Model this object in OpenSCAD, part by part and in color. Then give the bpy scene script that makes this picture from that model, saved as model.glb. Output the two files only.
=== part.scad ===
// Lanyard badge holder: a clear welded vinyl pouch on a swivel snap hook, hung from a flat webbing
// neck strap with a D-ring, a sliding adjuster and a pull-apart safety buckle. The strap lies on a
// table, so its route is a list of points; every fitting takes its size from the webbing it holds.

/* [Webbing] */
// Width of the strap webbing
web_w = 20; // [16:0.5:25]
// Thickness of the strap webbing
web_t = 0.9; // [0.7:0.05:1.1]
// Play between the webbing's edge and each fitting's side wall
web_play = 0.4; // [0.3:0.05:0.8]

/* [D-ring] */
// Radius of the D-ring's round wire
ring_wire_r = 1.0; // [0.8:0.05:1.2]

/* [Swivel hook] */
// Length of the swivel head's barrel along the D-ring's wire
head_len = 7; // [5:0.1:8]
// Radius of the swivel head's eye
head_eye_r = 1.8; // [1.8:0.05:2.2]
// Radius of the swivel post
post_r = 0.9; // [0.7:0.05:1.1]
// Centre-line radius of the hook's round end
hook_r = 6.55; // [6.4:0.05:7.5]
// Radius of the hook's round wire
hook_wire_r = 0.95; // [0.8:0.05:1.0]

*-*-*

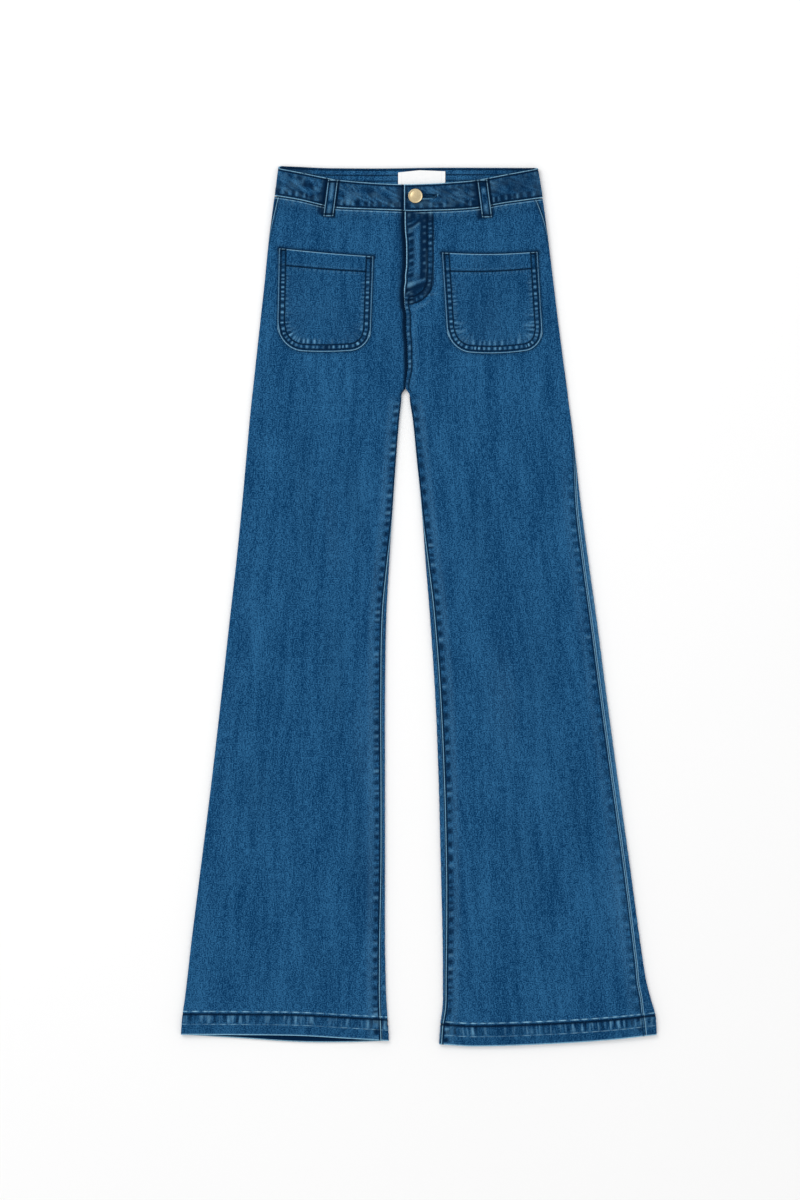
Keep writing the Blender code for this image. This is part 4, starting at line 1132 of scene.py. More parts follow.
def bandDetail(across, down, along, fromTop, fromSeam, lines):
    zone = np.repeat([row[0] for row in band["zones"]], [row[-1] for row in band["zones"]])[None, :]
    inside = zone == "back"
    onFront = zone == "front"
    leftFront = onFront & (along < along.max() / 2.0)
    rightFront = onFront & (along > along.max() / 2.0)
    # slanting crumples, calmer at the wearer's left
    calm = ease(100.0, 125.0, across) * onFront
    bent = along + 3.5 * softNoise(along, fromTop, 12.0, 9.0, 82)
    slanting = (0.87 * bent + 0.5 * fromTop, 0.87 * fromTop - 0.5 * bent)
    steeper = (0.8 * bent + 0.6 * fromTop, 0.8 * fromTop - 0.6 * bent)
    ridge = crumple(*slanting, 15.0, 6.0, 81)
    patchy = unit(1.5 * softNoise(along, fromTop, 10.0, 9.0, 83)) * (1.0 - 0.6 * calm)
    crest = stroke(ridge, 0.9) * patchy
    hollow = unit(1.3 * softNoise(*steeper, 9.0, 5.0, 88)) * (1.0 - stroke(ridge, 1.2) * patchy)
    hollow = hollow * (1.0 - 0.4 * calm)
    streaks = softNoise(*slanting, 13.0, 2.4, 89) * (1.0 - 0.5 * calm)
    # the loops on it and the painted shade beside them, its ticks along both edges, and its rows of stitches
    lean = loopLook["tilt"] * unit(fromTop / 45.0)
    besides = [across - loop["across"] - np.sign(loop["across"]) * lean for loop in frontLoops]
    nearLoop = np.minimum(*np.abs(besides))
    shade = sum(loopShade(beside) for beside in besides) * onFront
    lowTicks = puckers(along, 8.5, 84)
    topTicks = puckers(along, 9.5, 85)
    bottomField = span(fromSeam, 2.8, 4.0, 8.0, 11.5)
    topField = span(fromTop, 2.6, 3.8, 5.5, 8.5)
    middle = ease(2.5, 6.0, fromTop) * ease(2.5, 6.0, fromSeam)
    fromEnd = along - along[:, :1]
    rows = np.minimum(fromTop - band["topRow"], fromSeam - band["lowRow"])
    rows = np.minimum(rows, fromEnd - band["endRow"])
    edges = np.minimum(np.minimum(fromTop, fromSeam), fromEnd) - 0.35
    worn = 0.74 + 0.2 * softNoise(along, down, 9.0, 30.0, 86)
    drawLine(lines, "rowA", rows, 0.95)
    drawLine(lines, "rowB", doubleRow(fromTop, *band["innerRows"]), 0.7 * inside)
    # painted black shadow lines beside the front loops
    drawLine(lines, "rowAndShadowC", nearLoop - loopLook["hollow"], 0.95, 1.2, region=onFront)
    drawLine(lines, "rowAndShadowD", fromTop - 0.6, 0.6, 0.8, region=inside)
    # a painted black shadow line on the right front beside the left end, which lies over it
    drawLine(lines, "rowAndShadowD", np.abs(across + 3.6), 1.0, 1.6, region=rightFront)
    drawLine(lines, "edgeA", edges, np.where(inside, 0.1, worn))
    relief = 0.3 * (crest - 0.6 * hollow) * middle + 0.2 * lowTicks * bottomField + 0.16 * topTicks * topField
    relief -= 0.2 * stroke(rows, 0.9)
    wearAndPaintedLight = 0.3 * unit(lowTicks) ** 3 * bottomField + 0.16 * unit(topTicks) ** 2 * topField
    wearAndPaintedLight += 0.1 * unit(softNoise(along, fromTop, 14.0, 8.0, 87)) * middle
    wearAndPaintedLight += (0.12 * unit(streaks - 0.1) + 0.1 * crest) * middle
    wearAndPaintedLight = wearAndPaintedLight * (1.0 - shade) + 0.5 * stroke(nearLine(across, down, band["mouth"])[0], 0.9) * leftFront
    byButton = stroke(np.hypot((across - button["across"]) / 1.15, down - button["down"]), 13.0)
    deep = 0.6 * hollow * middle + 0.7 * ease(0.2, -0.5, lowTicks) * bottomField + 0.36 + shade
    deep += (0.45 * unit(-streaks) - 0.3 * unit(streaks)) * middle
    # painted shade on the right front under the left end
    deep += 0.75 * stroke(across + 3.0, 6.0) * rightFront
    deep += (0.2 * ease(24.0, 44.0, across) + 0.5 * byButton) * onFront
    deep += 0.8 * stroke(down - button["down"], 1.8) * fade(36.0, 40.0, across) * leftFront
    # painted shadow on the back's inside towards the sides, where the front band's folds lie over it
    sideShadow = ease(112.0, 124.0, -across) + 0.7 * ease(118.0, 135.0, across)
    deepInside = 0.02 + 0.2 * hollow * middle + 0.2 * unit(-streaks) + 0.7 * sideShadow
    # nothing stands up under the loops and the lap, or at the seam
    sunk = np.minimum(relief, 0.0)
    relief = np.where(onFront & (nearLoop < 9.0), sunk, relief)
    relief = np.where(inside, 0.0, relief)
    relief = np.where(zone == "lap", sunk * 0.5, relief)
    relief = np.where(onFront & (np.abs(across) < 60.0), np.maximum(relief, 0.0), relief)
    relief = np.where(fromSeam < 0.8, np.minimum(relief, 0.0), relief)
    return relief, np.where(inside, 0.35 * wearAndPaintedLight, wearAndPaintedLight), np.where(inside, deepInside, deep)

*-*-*

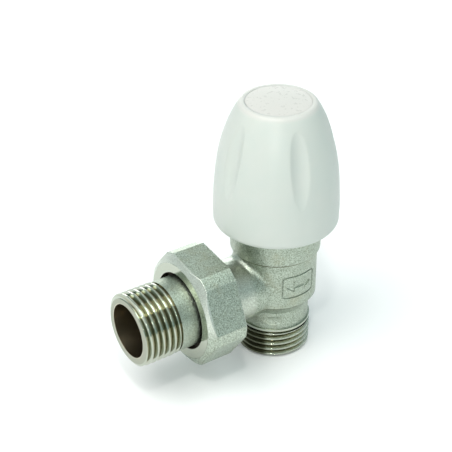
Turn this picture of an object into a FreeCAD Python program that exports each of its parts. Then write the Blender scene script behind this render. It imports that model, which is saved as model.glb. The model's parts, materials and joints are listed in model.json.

*-*-*

WHAT TO DO
Extract every line of the records above that contains the word "Then".

SOLUTION TO THE PROBLEM
Model this object in OpenSCAD, part by part and in color. Then give the bpy scene script that makes this picture from that model, saved as model.glb. Output the two files only.
Turn this picture of an object into a FreeCAD Python program that exports each of its parts. Then write the Blender scene script behind this render. It imports that model, which is saved as model.glb. The model's parts, materials and joints are listed in model.json.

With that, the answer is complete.